Si les quatre grandes banques françaises apparaissent désormais peu exposées au secteur du charbon, elles continuent de financer largement le secteur pétrolier et gazier – avec 57,6 milliards de dollars accordés à son expansion entre 2021 et 2023 (6).
Devant des signaux climatiques au rouge, c’est à toute la chaîne des énergies fossiles qu’il faut s’attaquer ! Que les banques puissent encore financer de nouveaux champs ou terminaux de gaz naturel liquéfié est aussi catastrophique pour le climat que révélateur de l’insuffisance de leurs politiques sectorielles. Les banques doivent de toute urgence cesser de financer l’expansion pétro-gazière et privilégier des financements aux énergies soutenables pour la production d’électricité.
Lucie Pinson, directrice de Reclaim Finance
Les quatre banques françaises sont particulièrement exposées aux majors et grandes entreprises pétrolières et gazières publiques et privées (7) – dont TotalEnergies, Eni et Saudi Aramco -, qu’elles ont soutenues à plus de 26,8 milliards de dollars entre 2021 et 2023 – faisant de la France le 2ème plus gros pays à soutenir ces entreprises en dépit de leur stratégie d’expansion dans les énergies fossiles.
En 2023, une des évolutions notables est la réduction des financements des banques françaises à ces entreprises (8). Si ces dernières ont demandé moins de financements (9), elles se sont aussi globalement tenues à l’écart de plusieurs transactions, notamment au deuxième semestre. Ce comportement tranche avec les financements passés, particulièrement pour BNP Paribas, traditionnellement en tête des banques derrière ces entreprises (10). La banque passe ainsi de la 3e place en 2021 à la 9e en 2023.

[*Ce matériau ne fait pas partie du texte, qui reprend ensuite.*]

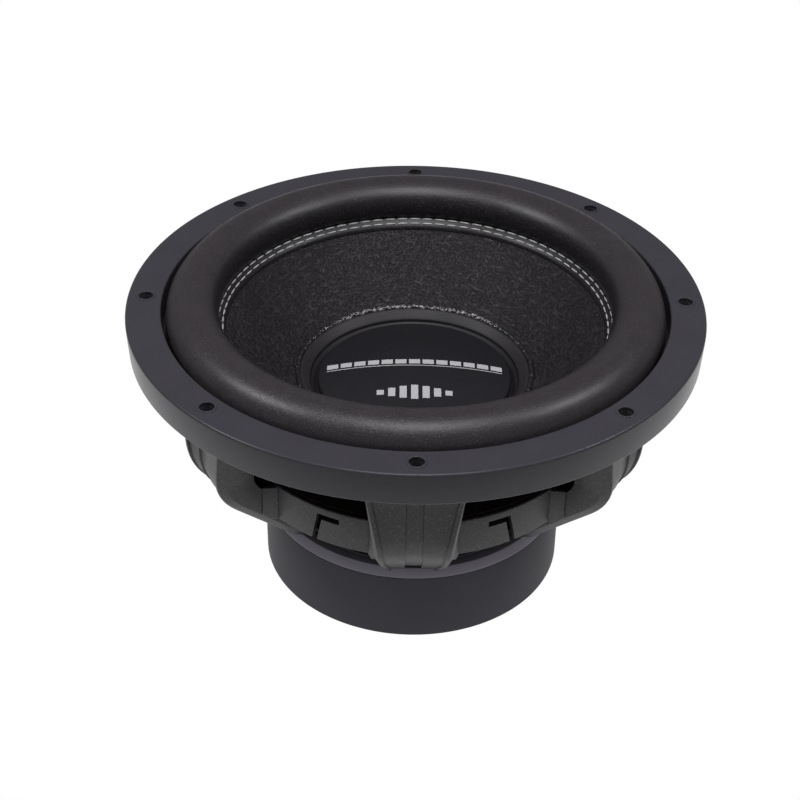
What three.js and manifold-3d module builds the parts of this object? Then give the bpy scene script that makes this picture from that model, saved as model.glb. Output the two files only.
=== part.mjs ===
// A 12-inch (300 mm) car subwoofer loudspeaker, built as separate solids in millimetres.
// +Z points out of the cone. The origin is the centre of the magnet's rest face.
// Angles are degrees around +Z from +X; 270 degrees is the front of the speaker.
import * as THREE from "three";
import { mergeVertices } from "three/addons/utils/BufferGeometryUtils.js";
import Module from "manifold-3d";

const wasm = await Module();
wasm.setup();

// ---- Driving dimensions ----
const GAP = 0.3; // between touching pieces
const FINE = 56; // facets round the flange
const ROUND = 40; // facets round the other large rings
const COIL_ROUND = 32;
const SMALL = 12; // facets round posts, screws and bolt holes

const FLANGE_R = 160;
const HOLE_CIRCLE_R = 149.5;
const HOLE_COUNT = 8;
const HOLE_R = 3.9;
const FLANGE_Z = 153; // the face that sits on the box
const FLANGE_PLATE = 3;
const TRIM_TOP_Z = 172.2;
const TRIM_INNER_R = 140.4;

const ROLL_R = 14.7; // half-roll surround
const ROLL_CENTRE_R = 123.3;
const ROLL_Z = 168;
const ROLL_WALL = 1.6;

const CONE_SLOPE = 0.8116; // rise per mm of radius
const CONE_REF_R = 105.4;
const CONE_REF_Z = 155.7;
const CONE_OUTER_R = 112.2;
const CONE_THICK_Z = 1.93; // 1.5 mm of paper, measured along Z
const coneZ = (r) => CONE_REF_Z + (r - CONE_REF_R) * CONE_SLOPE;

const COIL_R = 38.1; // outside of the 3-inch former
const FORMER_WALL = 0.5;
const FORMER_Z = [26, 103.5];
const WINDING_Z = [28, 60];
const NECK_R = COIL_R + GAP;

const SHELF_Z = 95.7; // spider landing
const SKIRT_R = 103;
const SKIRT_Z = 72.5;
const SHELF_PLATE = 3;
const SPIDER_OUTER_R = 100.5;

const MAGNET_TOP_Z = 48;
const BOOT_R = 87.3;
const FERRITE_R = [45, 83.6];
const TOP_PLATE_R = [41.6, 77.2];
const PLATE_R = 80;
const POLE_R = 36;
const VENT_R = 14.5;

const ARM_ANGLES = [30, 90, 150, 210, 270, 330];
// Stations down one basket arm: radius and height of its outer face, its half width at the
// face and behind the chamfer, and its depth.
const ARM_STATIONS = [
  { r: 142, z: 151.2, half: 28.2, root: 29.2, depth: 6 },
  { r: 135.5, z: 144, half: 26.4, root: 27.4, depth: 13 },
  { r: 134, z: 134, half: 24.6, root: 25.8, depth: 18 },
  { r: 134, z: 104, half: 19.6, root: 21.6, depth: 21 },
  { r: 131.5, z: 94, half: 18.4, root: 21.2, depth: 20.5 },
  { r: 126, z: 85.8, half: 17.6, root: 21, depth: 19 },
  { r: 108, z: 69, half: 16.2, root: 19.8, depth: 16 },
  { r: 80, z: 42.8, half: 14.2, root: 17.5, depth: 10 },
];
const BASE_RING_R = [44.5, 77.4];
const BASE_RING_Z = [MAGNET_TOP_Z + GAP, 52.5];
const BOLT_CIRCLE_R = 62;
const BOLT_ANGLES = [45, 135, 225, 315];
const BOLT_HOLE_R = 2.9;

const BOARD_ANGLES = [60, 120]; // the two rear bays that carry terminals
const BOARD_Z = [SHELF_Z + GAP, 98.8];
const BOARD_Y = [103, 125];
const BOARD_HALF = 22;
const POST_AT = { x: 11, y: 117.5 };
const SCREW_AT = { x: 17, y: 104.6 };
const NECK_HOLE_R = 2.9;
const SCREW_HOLE_R = 1.9;
const POST_R = 5.2;
const POST_BOTTOM_Z = 80.7;
const WIRE_HOLE_R = 2;
const BUTTON_TRAVEL = 3;
const BUTTON_TOP_Z = 74;
const LEAD_R = 0.9;

// ---- Materials ----
const paint = (color, roughness, metalness = 0) =>
  new THREE.MeshStandardMaterial({ color, roughness, metalness });
const MATERIALS = {
  trim: paint(0x2b2b2e, 0.55),
  casting: paint(0x232326, 0.6, 0.3),
  foam: paint(0x35302f, 0.8),
  paper: paint(0x231f20, 0.85),
  cap: paint(0x17171a, 0.5),
  capRing: paint(0x2e2d30, 0.6),
  boot: paint(0x29292c, 0.5),
  steel: paint(0x8a8c90, 0.4, 1),
  ferrite: paint(0x1c1c1e, 0.7),
  copper: paint(0xb4683c, 0.35, 1),
  former: paint(0x141414, 0.5),
  cloth: paint(0x8d7a52, 0.9),
  tinsel: paint(0xc9a25c, 0.5, 0.6),
  phenolic: paint(0x1a1614, 0.6),
  nickel: paint(0xc8c6c0, 0.3, 1),
  red: paint(0xa31515, 0.4),
  black: paint(0x101012, 0.4),
  blackSteel: paint(0x1a1a1c, 0.45, 0.8),
};

// ---- Geometry helpers ----
const radians = (degrees) => (degrees * Math.PI) / 180;

// A solid from a closed three.js geometry, turned right side out.
function solid(geometry) {
  const bare = geometry.clone();
  bare.deleteAttribute("normal");
  bare.deleteAttribute("uv");
  const merged = mergeVertices(bare, 1e-4);
  const build = (triVerts) =>
    new wasm.Manifold(
      new wasm.Mesh({
        numProp: 3,
        vertProperties: merged.attributes.position.array,
        triVerts,
      }),
    );
  const made = build(new Uint32Array(merged.index.array));
  return made.volume() > 0 ? made : build(new Uint32Array([...merged.index.array].reverse()));
}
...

Si la baisse des financements de BNP Paribas aux majors est bienvenue, elle doit impérativement se traduire dans un engagement ferme à cesser de soutenir toute expansion du pétrole et gaz. Ne plus faire d’émissions obligataires conventionnelles au secteur, tel qu’indiqué par la banque (11), est sans aucun doute un pas notable dans la bonne direction. Mais en l’absence d’une politique couvrant tous les services financiers à l’expansion, BNP Paribas campe sur une logique de choix au cas par cas, et laisse ainsi la porte ouverte à de nouvelles transactions toxiques et contraires à ses propres promesses, comme en atteste son financement de 2023 à Eni (12).
Lorette Philippot, chargée de campagne aux Amis de la Terre France
Si BPCE peut toujours financer de nouveaux champs gaziers, à la différence des autres grandes banques françaises, aucune d’entre elles ne s’est engagée à ne plus financer directement de nouveaux terminaux de gaz naturel liquéfié (GNL). Crédit Agricole et BPCE ont même augmenté entre 2021 et 2023 leurs financements à l’expansion du GNL, respectivement de 40% et 41% (13).
Mais c’est encore plus sur les financements aux entreprises, qui représentent la quasi-totalité de l’ensemble des soutiens financiers au secteur, que les politiques font défaut. Malgré les spécificités propres à chaque banque (14), toutes convergent sur un point : les banques françaises peuvent toujours soutenir les entreprises intégrées qui, à l’instar des majors, sont actives sur toute la chaîne de valeur – même si elles développent de nouveaux projets de production et de transport dans les énergies fossiles.